The legendary Banbury Cross is just minutes from FDU’s Wroxton College.


(Editor’s Note: Wroxton College is located in the picturesque village of Wroxton St. Mary, a small, quaint community that features three churches, a post office, a highly rated hotel and two public houses. Around the small pond in the center of the village stand 17th-, 18th- and 19th-century homes, built mainly of stone and roofed in decorated thatch. But FDU also considers nearby Banbury its home, and the town has proven a big attraction to those from near and far.)

Famous for its nursery rhyme, Banbury, England, saw its legendary cross erected in the middle of town in 1859 to celebrate the wedding of Prince Frederick of Prussia. But the Banbury of today, while still an attraction for its Banbury Cross, has developed into the region's largest town, just three miles from FDU’s Wroxton College. Though its distinctive cottages show off the town’s old-world charm, Banbury has met modern demands with its new Castle Quay shopping mall and a smattering of fast-food restaurants — a considerable difference from the land originally settled by the Saxons in the seventh century.

Banbury enjoys the distinction of being the first “American” college town in England.

Banbury then was no more than a region of the Cherwell Valley, located in the heart of England. Within a few hundred years, Banbury became known for its crops, livestock and cloth; by the 12th century, it gained the reputation of being the central marketplace in the area, famous for its fairs. In the 17th century, Banbury Castle became the focal point of the country’s Civil War. But, like the castle, many medieval buildings did not make it past the 17th century. A section of the town center, however, has retained the narrow lanes and narrower alleys where notable 16th-, 17th- and 18th-century buildings can be found.

Built in 1790 and running directly through the city, Oxford Canal transformed the district into a thriving manufacturing center. Cheeses, ales and Banbury cake — a flaky pastry filled with spices and dried fruit — brought additional fame to the area; the cakes remain a staple even today. Banbury also owes its growth to its excellent rail connections that provide easy access to Birmingham and Stratford-upon-Avon to the north and London and Oxford to the south and east.

Banbury has welcomed members of the Fairleigh Dickinson community since 1965, when FDU opened the doors of Wroxton College, becoming the first American university to own its own campus in England. Banbury thus enjoys the distinction of being the first “American” college town in England.

Wroxton College retains its unique British flavor. The 17th-century Jacobean mansion at the center of the college contains parts that date back to 1216 and boasts a list of famous occupants and guests — Lord Frederick North, Theodore Roosevelt and Henry James, among others. The resident British faculty is augmented by notable visiting scholars. Undergraduate courses are taught by the lecture and tutorial method, while graduate courses use the seminar in addition.

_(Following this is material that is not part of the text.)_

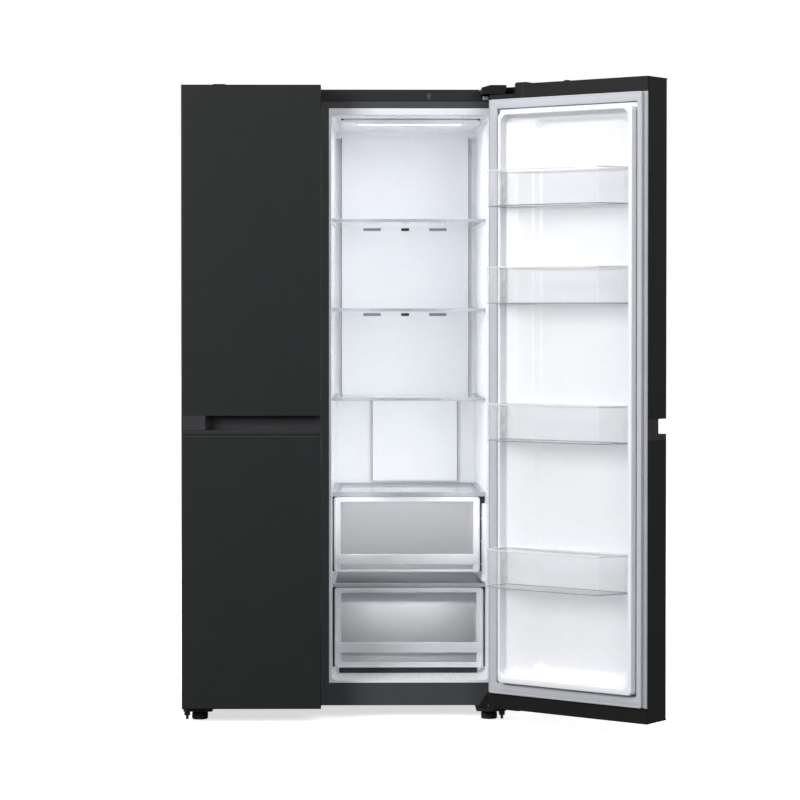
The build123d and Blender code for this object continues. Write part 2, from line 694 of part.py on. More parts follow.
def end_caps(width):
    """Moulded ends: a thin plate over the skin's edge and a deep skirt inside, bored for the pins."""
    top_fill, bottom_fill = cap_fill(width)
    bore = PIN_RADIUS + RUNNING_GAP
    low = DOOR_TOP - CAP_HEIGHT_TOP
    top = door_core(width, DOOR_THICK - LINER_SEAT, low, DOOR_TOP - CAP_PLATE)
    top += across(0.5, width - 0.5, DOOR_THICK - LINER_SEAT, DOOR_THICK, low, DOOR_TOP - CAP_PLATE)
    top += across(0, width, 0, DOOR_THICK, DOOR_TOP - CAP_PLATE, DOOR_TOP)
    top = top - top_fill - hinge_notch() - rod(HINGE_X, HINGE_Y, low - 1, DOOR_TOP, bore)
    high = DOOR_BOTTOM + CAP_HEIGHT_BOTTOM
    bottom = door_core(width, DOOR_THICK - LINER_SEAT, DOOR_BOTTOM + CAP_PLATE, high)
    bottom += across(0.5, width - 0.5, DOOR_THICK - LINER_SEAT, DOOR_THICK, DOOR_BOTTOM + CAP_PLATE, high)
    bottom += across(0, width, 0, DOOR_THICK, DOOR_BOTTOM, DOOR_BOTTOM + CAP_PLATE)
    bottom = bottom - bottom_fill - rod(HINGE_X, HINGE_Y, DOOR_BOTTOM - 1, high + 1, bore)
    return group([top, bottom])


def door_handle(width):
    """The grip moulding: a solid end by the hinge, a pocket that runs out at the free edge, and a lip."""
    back = POCKET_DEPTH + 4
    core = door_core(width, back, LIP_BOTTOM - 3, POCKET_TOP + 3)
    band = across(0, width, 0, back, LIP_BOTTOM, POCKET_TOP)
    grip = core + band
    for u0, u1 in ((0, SHEET), (width - SHEET, width)):
        grip += across(u0, u1, back, DOOR_THICK - LINER_SEAT, LIP_BOTTOM, POCKET_TOP)
    ramp_start, ramp_end = 67.0, 87.0
    outline = [
        (HALF - ramp_start, -1.0),
        (HALF - ramp_start, 0.0),
        (HALF - ramp_end, POCKET_DEPTH),
        (HALF - width - 9, POCKET_DEPTH),
        (HALF - width - 9, -1.0),
    ]
    grip -= plan(outline, POCKET_BOTTOM, POCKET_TOP)
    return grip - across(-1, width + 1, -1, 3.0, LIP_BOTTOM, POCKET_BOTTOM)


def dike(width, grow):
    """The raised ring on a door's inner face, as (outer block, recess inside it)."""
    u0, u1 = RING_SIDES[0] - grow, width - RING_SIDES[1] + grow
    z0, z1 = RING_HEIGHTS[0] - grow, RING_HEIGHTS[1] + grow
    outer = across(u0, u1, 90, DOOR_THICK + DIKE_HEIGHT + grow, z0, z1)
    u0, u1 = RECESS_SIDES[0] + grow, width - RECESS_SIDES[1] - grow
    z0, z1 = RECESS_HEIGHTS[0] + grow, RECESS_HEIGHTS[1] - grow
    recess = across(u0, u1, DOOR_THICK - RECESS_DEPTH + grow, 200, z0, z1)
    return soften(outer, Axis.Y, 10.0), soften(recess, Axis.Y, 22.0)


def door_foam(width):
    """The foam core: between skin and liner, cut away for the grip, and filling the raised ring."""
    low = DOOR_BOTTOM + CAP_HEIGHT_BOTTOM
    high = DOOR_TOP - CAP_HEIGHT_TOP
    core = door_core(width, DOOR_THICK - LINER_SEAT, low, high)
    ring, recess = dike(width, -LINER_SEAT)
    core = core + ring - recess
    core -= across(-9, width + 9, -9, POCKET_DEPTH + 4, LIP_BOTTOM - 3, POCKET_TOP + 3)
    for fill in cap_fill(width):
        core += fill
    core -= rod(HINGE_X, HINGE_Y, high - 20, high + 9, PIN_RADIUS + 1)
    return core


def door_liner(width, foam):
    """The moulded inner face: a flat border under the gasket, the raised ring and the recess."""
    low = DOOR_BOTTOM + CAP_HEIGHT_BOTTOM
    high = DOOR_TOP - CAP_HEIGHT_TOP
    border = across(0.5, width - 0.5, DOOR_THICK - LINER_SEAT, DOOR_THICK, low, high)
    ring, recess = dike(width, 0.0)
    u0, u1 = RECESS_SIDES[0] - 4, width - RECESS_SIDES[1] + 4
    z0, z1 = RECESS_HEIGHTS[0] - 4, RECESS_HEIGHTS[1] + 4
    backing = across(u0, u1, DOOR_THICK - RECESS_DEPTH - LINER_SEAT, DOOR_THICK, z0, z1)
    return border + ring + backing - recess - foam


def door_gasket(width):
    """A flat magnetic seal around the door's inner face."""
    y1 = DOOR_THICK + GASKET_THICK
    low = DOOR_BOTTOM + CAP_HEIGHT_BOTTOM + 0.5
    high = DOOR_TOP - CAP_HEIGHT_TOP
    ring = soften(across(10, width - 3.5, DOOR_THICK, y1, low, high), Axis.Y, 4.0)
    return ring - soften(across(34, width - 27.5, 0, 300, low + 30, high - 26), Axis.Y, 3.0)


def basket_outline(width, inset):
    """A basket's plan: narrow between the raised sides, wider and chamfered in front of them."""
    base = DOOR_THICK
    free = width - FRIDGE_DOOR_WIDTH
    deep = [(54, 32), (54, 90), (124, 118), (433 + free, 118), (463 + free, 32)]
    shallow = [(61, 2), (61, 33), (466 + free, 33), (468 + free, 2)]
    if inset:
        deep = [(57, 30), (57, 88), (125, 115), (431 + free, 115), (459 + free, 30)]
        shallow = [(64, 5), (64, 36), (462 + free, 36), (464 + free, 5)]
    return [[(HALF - u, base + v) for u, v in points] for points in (deep, shallow)]


def door_basket(width, low, high):
    """A clear open basket on the door."""
    outside = join([plan(points, low, high) for points in basket_outline(width, False)])
    inside = join([plan(points, low + PLASTIC, high + 1) for points in basket_outline(width, True)])
    return outside - inside


def door(width):
    """Every piece of a door but its baskets, by the last part of its node's name."""
    foam = door_foam(width)
    return {
        "skin": door_skins(width),
        "handle": door_handle(width),
        "foam": foam,
        "liner": door_liner(width, foam),
        "end_caps": end_caps(width),
        "gasket": door_gasket(width),
    }


def swung_open(shape):
    """A right-hinged piece turned about the hinge axis to the open pose."""
    return Pos(HINGE_X, HINGE_Y, 0) * Rot(0, 0, DOOR_OPEN_DEG) * Pos(-HINGE_X, -HINGE_Y, 0) * shape


# ---------------------------------------------------------------- assembly


def cabinet_nodes():
    screws = hinge_screws()
    screws += [mirrored(screw) for screw in screws]
    cutter = join(screws)
    hinges = top_hinge() - cutter
    lower_hinges = bottom_hinge() - cutter
    return {
        "cabinet_shell": cabinet_shell() - cutter,
        "front_frame": front_frame() - cutter,
        "back_panel": back_panel(),
        "cabinet_foam": cabinet_foam() - cutter,
        "base_plate": base_plate(),
        "fridge_liner": fridge_liner(),
        "freezer_liner": freezer_liner(),
        "top_cover": top_cover(),
        "machine_room_cover": machine_room_cover(),
        "top_hinges": group([hinges, mirrored(hinges)]),
        "bottom_hinges": group([lower_hinges, mirrored(lower_hinges)]),
        "hinge_covers": group([hinge_cover(), mirrored(hinge_cover())]),
        "hinge_screws": group(screws),
        "leveling_foot_right": leveling_foot(),
        "leveling_foot_left": mirrored(leveling_foot()),
        "rear_roller_right": roller(),
        "rear_roller_left": mirrored(roller()),
        "roller_brackets": group([roller_bracket(), mirrored(roller_bracket())]),
        "compressor": compressor(),
        "condenser": condenser(),
        "drain_pan": drain_pan(),
        "condenser_fan": condenser_fan(),
        "evaporator_fan": evaporator_fan(),
        "fan_motors": fan_motors(),
    }


def interior_nodes():
    nodes = {
        "evaporator": evaporator(),
        "evaporator_cover": evaporator_cover(),
        "air_duct_panel": air_duct_panel(),
        "ceiling_panel": ceiling_panel(),
        "lamp_lens": lamp_lens(),
        "shelf_trims": group([shelf_trim(top) for top in SHELF_TOPS.values()]),
        "crisper_lid_glass": crisper_lid_glass(),
        "crisper_lid_frame": crisper_lid_frame(),
        "drawer_divider": drawer_divider(),
        "crisper_upper_front": crisper_front(UPPER_CRISPER, UPPER_BAND),
        "crisper_upper_tub": crisper_tub(UPPER_CRISPER, 600.0),
        "crisper_lower_front": crisper_front(LOWER_CRISPER, LOWER_BAND),
        "crisper_lower_tub": crisper_tub(LOWER_CRISPER, 434.0),
        "freezer_shelves": group([freezer_shelf(top) for top in FREEZER_SHELF_TOPS]),
    }
    for name, size in FREEZER_DRAWERS.items():
        nodes["freezer_drawer_" + name] = freezer_drawer(*size)
    for name, top in SHELF_TOPS.items():
        nodes["glass_shelf_" + name] = glass_shelf(top)
    return nodes


def door_nodes():
    nodes = {}
    for name, shape in door(FRIDGE_DOOR_WIDTH).items():
        nodes["fridge_door_" + name] = swung_open(shape)
    for number, (low, high) in enumerate(FRIDGE_BASKETS, start=1):
        nodes[f"fridge_door_basket_{number}"] = swung_open(door_basket(FRIDGE_DOOR_WIDTH, low, high))
    for name, shape in door(FREEZER_DOOR_WIDTH).items():
        nodes["freezer_door_" + name] = mirrored(shape)
    baskets = [mirrored(door_basket(FREEZER_DOOR_WIDTH, low, high)) for low, high in FREEZER_BASKETS]
    nodes["freezer_door_baskets"] = group(baskets)
    return nodes


os.makedirs("parts", exist_ok=True)
for node, shape in {**cabinet_nodes(), **interior_nodes(), **door_nodes()}.items():
    export_step(Pos(0, -ORIGIN_Y, 0) * shape, f"parts/{node}.step")
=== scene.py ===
import json
import math

import bmesh
import bpy
from mathutils import Matrix, Vector


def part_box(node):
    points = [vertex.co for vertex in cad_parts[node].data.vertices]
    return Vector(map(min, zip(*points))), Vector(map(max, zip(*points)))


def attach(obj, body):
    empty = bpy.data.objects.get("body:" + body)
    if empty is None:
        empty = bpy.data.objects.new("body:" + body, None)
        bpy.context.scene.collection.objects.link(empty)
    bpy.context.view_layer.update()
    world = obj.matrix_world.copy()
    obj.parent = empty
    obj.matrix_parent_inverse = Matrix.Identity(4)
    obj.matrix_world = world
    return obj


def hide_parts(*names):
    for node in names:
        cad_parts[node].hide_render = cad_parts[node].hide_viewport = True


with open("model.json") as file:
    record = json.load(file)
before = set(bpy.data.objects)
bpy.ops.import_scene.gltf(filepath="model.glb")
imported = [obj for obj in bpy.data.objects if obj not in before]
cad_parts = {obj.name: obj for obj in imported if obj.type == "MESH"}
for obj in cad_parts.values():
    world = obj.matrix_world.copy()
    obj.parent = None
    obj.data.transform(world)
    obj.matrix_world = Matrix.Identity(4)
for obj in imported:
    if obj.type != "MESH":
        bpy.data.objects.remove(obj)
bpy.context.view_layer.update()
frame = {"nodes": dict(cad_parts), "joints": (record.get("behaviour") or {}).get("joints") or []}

# The row frame is in metres: +X right, +Y to the back, +Z up, origin on the floor under the closed refrigerator.
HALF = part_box("cabinet_shell")[1].x
CABINET_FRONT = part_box("front_frame")[0].y
CABINET_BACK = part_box("cabinet_shell")[1].y
DOOR_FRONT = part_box("freezer_door_skin")[0].y
DOOR_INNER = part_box("freezer_door_end_caps")[1].y
DOOR_THICK = DOOR_INNER - DOOR_FRONT
DOOR_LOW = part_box("freezer_door_end_caps")[0].z
DOOR_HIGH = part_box("freezer_door_end_caps")[1].z
DOOR_WIDTH = {"fridge": 0.516, "freezer": 0.3903}
CAP_LOW = 0.043
CAP_HIGH = 0.041
LINER_SHEET = 0.002

# Sizes that several pieces share
SHELVES = ["glass_shelf_top", "glass_shelf_middle", "glass_shelf_lower"]
LINER_SIDE, LINER_FOOT, LINER_HEAD = 0.0048, 0.0049, 0.0167  # from a liner's flange in to its walls
LINER_CORNER, FLANGE_CORNER = 0.016, 0.001
DRAFT = math.tan(math.radians(1.2))  # how far moulded walls lean in over their depth
TUB_LIP, TUB_FLOOR, TUB_CORNER = 0.0008, 0.003, 0.014
OUTLET_FEET, OUTLET_HEIGHT = (1.399, 1.141), 0.0085

# ---- outlines and solids


def rounded(corners, radii, steps=6):
    """A closed outline whose corners are arcs, each of the same number of pieces."""
    outline = []
    count = len(corners)
    for index, corner in enumerate(corners):
        here = Vector(corner)
        back = (Vector(corners[index - 1]) - here).normalized()
        ahead = (Vector(corners[(index + 1) % count]) - here).normalized()
        turn = math.pi - back.angle(ahead)
        side = 1 if back.y * ahead.x - back.x * ahead.y > 0 else -1
        radius = radii[index]
        centre = here + (back + ahead).normalized() * radius / math.cos(turn / 2)
        spoke = here + back * radius * math.tan(turn / 2) - centre
        start = math.atan2(spoke.y, spoke.x)
        for step in range(steps + 1):
            angle = start + side * turn * step / steps
            outline.append(centre + radius * Vector((math.cos(angle), math.sin(angle))))
    return outline


def rectangle(low, high, radius, steps=6):
    """A rounded rectangle between two (a, b) corners."""
    corners = [(low[0], low[1]), (high[0], low[1]), (high[0], high[1]), (low[0], high[1])]
    return rounded(corners, [radius] * 4, steps)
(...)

Cheeses, ales and Banbury cake — a flaky pastry filled with spices and dried fruit — brought additional fame to the area.

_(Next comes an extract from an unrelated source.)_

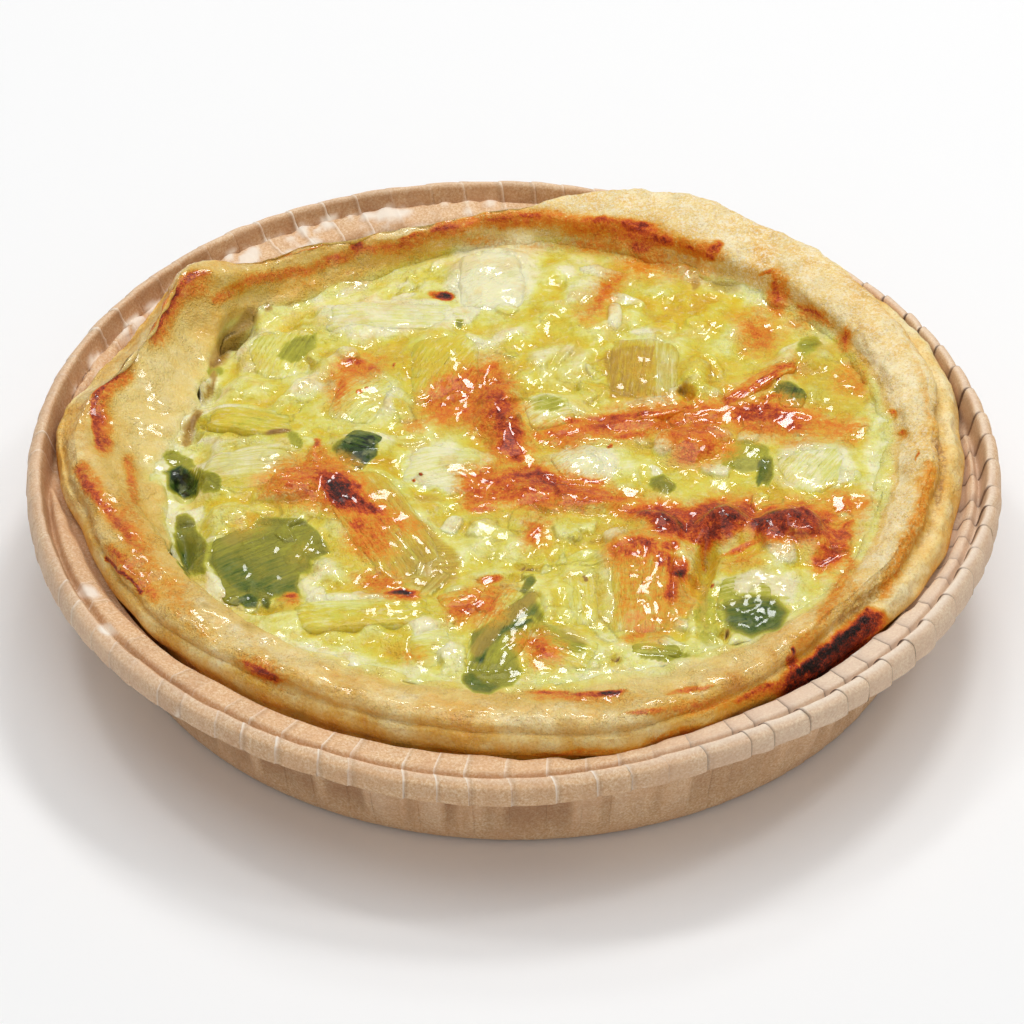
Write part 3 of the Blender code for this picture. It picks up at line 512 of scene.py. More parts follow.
# Hard browning has an edge
HARD_TOAST = (
    (((196, 272), (184, 282), (174, 294)), 5, 0.58), (((175, 292), (166, 308), (158, 324)), 6, 0.68),
    (((118, 375), (100, 388), (92, 400), (93, 425), (100, 446)), 5, 0.68),
    (((80, 472), (90, 490), (98, 502)), 6, 0.60), (((105, 558), (122, 572), (140, 592)), 2.5, 0.76),
    (((104, 506), (118, 522), (132, 540)), 6, 0.54),
    (((792, 686), (816, 668), (840, 650), (872, 622)), 17, 0.84), (((800, 672), (818, 658)), 8, 1.0),
    (((822, 652), (842, 640)), 10, 1.0), (((846, 636), (866, 620)), 7, 1.0),
    (((812, 680), (830, 668)), 4, 1.0),
    (((255, 262), (300, 252), (330, 243), (368, 228), (400, 219), (432, 209)), 1.2, 0.40),
    (487, 400, 14, 7, 35, 0.58), (497, 415, 16, 10, 0, 0.63), (512, 440, 16, 18, 10, 0.67),
    (516, 458, 12, 8, 0, 0.68), (500, 428, 18, 9, 0, 0.64), (610, 418, 34, 6, 4, 0.62),
    (600, 428, 30, 5, -4, 0.61), (645, 414, 26, 5, 10, 0.60), (630, 436, 26, 5, 8, 0.54),
    (560, 434, 20, 7, 0, 0.54), (575, 420, 14, 5, 0, 0.58), (698, 430, 20, 8, 8, 0.58),
    (700, 448, 24, 9, -4, 0.53), (690, 457, 22, 9, 0, 0.50), (760, 408, 26, 6, 0, 0.61),
    (745, 418, 22, 6, 0, 0.58), (785, 418, 20, 8, -12, 0.63), (794, 426, 14, 6, -12, 0.66),
    (770, 398, 18, 4, 4, 0.55), (520, 475, 34, 7, 8, 0.60), (540, 474, 16, 6, 0, 0.68),
    (500, 480, 24, 6, 0, 0.58), (550, 484, 18, 5, -10, 0.64), (530, 490, 40, 6, 0, 0.56),
    (580, 490, 34, 7, 0, 0.55), (590, 482, 20, 4, -8, 0.58), (600, 500, 50, 6, 0, 0.53),
    (480, 508, 20, 5, 0, 0.52), (648, 514, 22, 7, -20, 0.68), (661, 526, 14, 11, -30, 0.72),
    (682, 532, 18, 9, 0, 0.68), (692, 520, 12, 8, 0, 0.64), (700, 540, 14, 6, 0, 0.64),
    (716, 509, 16, 13, 30, 0.72), (730, 516, 20, 14, 0, 0.70), (712, 530, 16, 10, 0, 0.68),
    (744, 515, 12, 13, 0, 0.63), (780, 516, 34, 11, 8, 0.74), (762, 521, 16, 8, 10, 0.78),
    (800, 515, 18, 11, 0, 0.70), (776, 532, 28, 8, 10, 0.68), (815, 526, 16, 17, 0, 0.65),
    (840, 535, 12, 10, -30, 0.60), (830, 552, 14, 12, -30, 0.61), (822, 563, 10, 8, -30, 0.58),
    (642, 542, 26, 10, -10, 0.63), (630, 553, 16, 7, 0, 0.56), (680, 570, 12, 13, 0, 0.67),
    (681, 573, 7, 6, 0, 1.00), (672, 590, 10, 18, 0, 0.61), (662, 560, 14, 14, 0, 0.60),
    (670, 545, 12, 8, 0, 0.63), (704, 560, 4, 20, -10, 0.44), (740, 548, 30, 4, 20, 0.50),
    (335, 483, 18, 14, -20, 0.72), (338, 496, 22, 10, -30, 0.75), (360, 502, 20, 9, -25, 0.70),
    (374, 509, 14, 7, -25, 0.64), (317, 478, 8, 8, 0, 0.61), (310, 490, 12, 6, -20, 0.56),
    (317, 443, 5, 7, 0, 0.66), (358, 525, 14, 11, 0, 0.56), (290, 597, 9, 4, 0, 0.61),
    (402, 593, 19, 4, 4, 1.00), (470, 608, 30, 9, 4, 0.50), (490, 579, 18, 5, 6, 0.57),
    (541, 650, 16, 6, -25, 0.63), (355, 363, 14, 6, 10, 0.56), (374, 370, 14, 4, -18, 0.52),
    (340, 386, 7, 16, -18, 0.46), (358, 393, 4, 3, 0, 0.50), (366, 390, 4, 3, 0, 0.50),
    (604, 292, 26, 5, 52, 0.44), (444, 296, 13, 4, -4, 1.00), (432, 294, 7, 4, 0, 0.56),
    (756, 384, 42, 6, 25, 0.52), (609, 447, 4, 3, 30, 0.72), (712, 586, 3, 3, 0, 1.00),
    (780, 380, 2, 2, 0, 1.00), (395, 366, 2, 2, 0, 0.75), (422, 475, 2, 2, 0, 0.77),
    (417, 482, 2, 2, 0, 0.70), (706, 546, 7, 16, 0, 0.61), (195, 274, 22, 5, 4, 0.54),
    (174, 290, 10, 8, 40, 0.67), (165, 304, 6, 12, -28, 0.68), (155, 324, 6, 14, -28, 0.66),
    (240, 284, 18, 3, 24, 0.50), (300, 270, 40, 3, 6, 0.40), (335, 258, 16, 4, 16, 0.50),
    (357, 246, 12, 7, 0, 0.66), (395, 246, 34, 4, 6, 0.50), (410, 238, 20, 4, 18, 0.54),
    (446, 228, 22, 4, 12, 0.64), (500, 219, 34, 4, 6, 0.52), (530, 215, 20, 5, 4, 0.60),
    (600, 221, 22, 6, -4, 0.63), (636, 228, 30, 8, -12, 0.69), (645, 226, 12, 4, -8, 0.75),
    (662, 240, 22, 10, -16, 0.67), (640, 246, 20, 9, 0, 0.60), (714, 248, 9, 7, 30, 0.70),
    (710, 256, 6, 6, 0, 0.67), (690, 248, 22, 3, -6, 0.58), (94, 396, 7, 10, 10, 0.66),
    (97, 420, 7, 16, 0, 0.65), (107, 440, 10, 5, -30, 0.66), (115, 378, 14, 4, 16, 0.61),
    (88, 484, 11, 7, -40, 0.61), (127, 482, 6, 6, 0, 0.50), (118, 552, 12, 5, -40, 0.54),
    (262, 673, 24, 8, -28, 0.70), (270, 677, 14, 5, -24, 0.74), (250, 664, 12, 5, -30, 0.63),
    (776, 290, 5, 22, 6, 0.61), (770, 272, 12, 4, 10, 0.58), (812, 313, 26, 3, -26, 0.61),
    (846, 338, 6, 12, 0, 0.58), (893, 410, 4, 3, 0, 0.56), (903, 433, 6, 3, 20, 0.54),
    (918, 456, 2, 6, -15, 0.60), (590, 694, 44, 3, -2, 0.63), (610, 693, 20, 3, 8, 1.00),
    (545, 694, 26, 3, -4, 0.58), (806, 668, 12, 5, -24, 1.00), (792, 664, 8, 14, 0, 0.72),
    (794, 650, 2, 8, 10, 1.00), (866, 612, 8, 3, 60, 0.70), (760, 690, 40, 6, 22, 0.58),
    (650, 712, 34, 4, 6, 0.48), (690, 690, 30, 4, 10, 0.50))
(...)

The links between Banbury and America are hardly new. Benjamin Franklin’s father lived in Banbury before emigrating to the United States. Josiah Franklin left when Banbury was what the British call a hamlet and would hardly recognize the current town. Today, the population of just over 43,000 includes inhabitants who work at large companies such as Kraft Jacob Suchards, which makes Bird’s Custard and Maxwell coffee, and in the area’s many small high-tech businesses.

But the modern town still cherishes its history. The Banbury Museum, established in the 1940s, is visited by thousands each year. A project to unite the museum with a historical boatyard has become so popular that plans have been made to include a 50-seat lecture theater and café overlooking the canal, a waterways discovery “hands-on” gallery, a tourist information center and a museum shop.

Banbury is preparing to welcome more people, and the locals aren’t the least bit bothered that the town is famous because of a nursery rhyme. And just what is a “cock horse” anyway? During medieval times, it was a horse ridden by two people, a knight in front, his lady behind; later, it was the name for a child’s hobbyhorse. Most locals would be quick to acknowledge that they have yet to see anyone riding into town this way.